Uma reacção que o porta-voz dos trabalhistas para a Justiça disse ser “curta e demasiado tardia”. “Ela continua sem condenar os ataques dos que chamaram aos juízes inimigos do povo” e, por causa disso, “nos últimos dias grande parte da comunidade jurídica perdeu a confiança nela”, afirmou Richard Burgon.

Apesar dos protestos, não houve ainda recuo de nenhum dos jornais ou dos políticos que atacaram os juízes do Tribunal Superior. E na sua coluna neste sábado no Daily Mail, o editorialista Stephen Glover disse não acreditar que os magistrados se tenham sentido fragilizados pelo epíteto de “inimigos do povo”. “Imaginar que algo que isto possa ter um efeito terrível ou devastador sobre a sociedade britânica é de loucos.”

Os cidadãos que se constituíram parte no processo em julgamento dizem não querer travar a saída britânica da UE, insistindo apenas que o Governo não pode ter o exclusivo da iniciativa, tanto mais que o "Brexit" eliminará direitos que são actualmente consagrados aos cidadãos britânicos, como a livre circulação na UE. Argumentos que o tribunal colheu, insistindo que o executivo de May não pode, por decreto, anular a Lei das Comunididades Económicas, adoptada pelo Parlamento em 1972, abrindo caminho à entrada do país na UE. 
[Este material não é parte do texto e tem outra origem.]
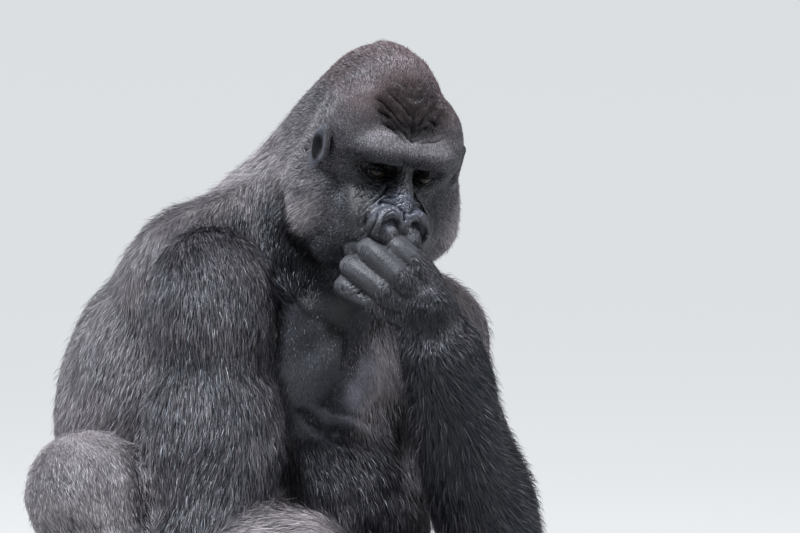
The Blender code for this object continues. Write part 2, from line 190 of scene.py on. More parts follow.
def along_path(points, count):
    """Points spread evenly along a smooth curve through the given ones (Catmull-Rom)."""
    points = np.array([tuple(p) for p in points], float)
    padded = np.vstack((2 * points[0] - points[1], points, 2 * points[-1] - points[-2]))
    spans = len(points) - 1
    place = np.linspace(0, spans - 1e-9, count)
    first = place.astype(int)
    t = (place - first)[:, None]
    a, b, c, d = (padded[first + k] for k in range(4))
    return 0.5 * (
        2 * b + (c - a) * t + (2 * a - 5 * b + 4 * c - d) * t**2 + (3 * b - a - 3 * c + d) * t**3
    )


def add_roll(clay, points, radii):
    """A roll of clay along a path, as closely set balls whose radius changes on the way."""
    points = [tuple(p) for p in points]
    length = sum(math.dist(a, b) for a, b in zip(points, points[1:]))
    count = max(3, int(length / (0.3 * min(radii))) + 1)
    centres = along_path(points, count)
    sizes = np.interp(np.linspace(0, 1, count), np.linspace(0, 1, len(radii)), radii)
    for centre, size in zip(centres, sizes):
        place = Matrix.Translation(centre) @ Matrix.Scale(size, 4)
        bmesh.ops.create_icosphere(clay, subdivisions=2, radius=1, matrix=place)


def swollen(name, distance):
    """A copy of one solid, moved outward along its normals; inward if distance is negative."""
    mesh = solids[name].copy()
    mesh.normal_update()
    for vertex in mesh.verts:
        vertex.co = vertex.co + vertex.normal * distance
    return mesh


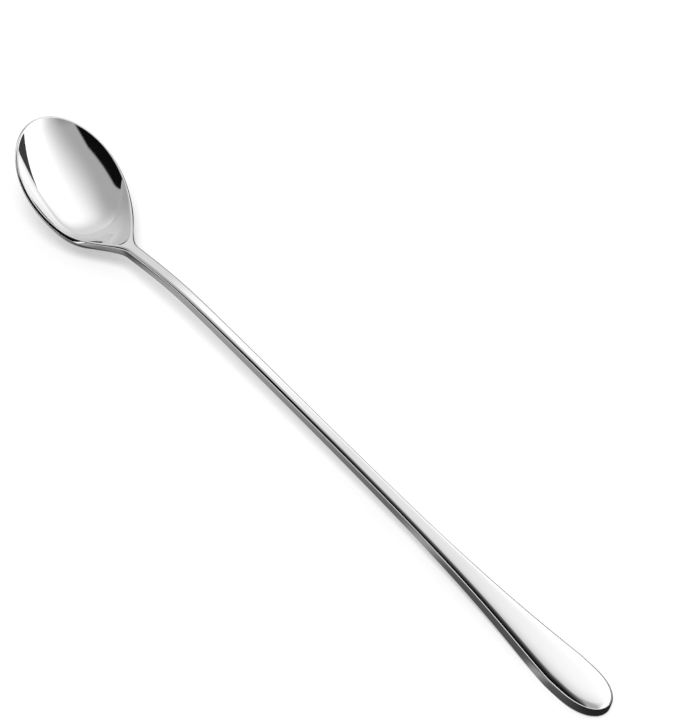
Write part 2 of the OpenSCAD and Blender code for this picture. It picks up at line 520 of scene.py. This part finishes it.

Mas ao atribuir um papel central ao Parlamento, onde a maioria dos deputados apoiou a permanência, o tribunal retira o exclusivo do processo ao executivo, onde ganhava força a via de um corte mais radical com a UE ("hard Brexit"), admitindo-se que os parlamentares usem a discussão para impor condições e mesmo exigir que o acordo final com os restantes Estados-membros possa ser sujeito a uma votação.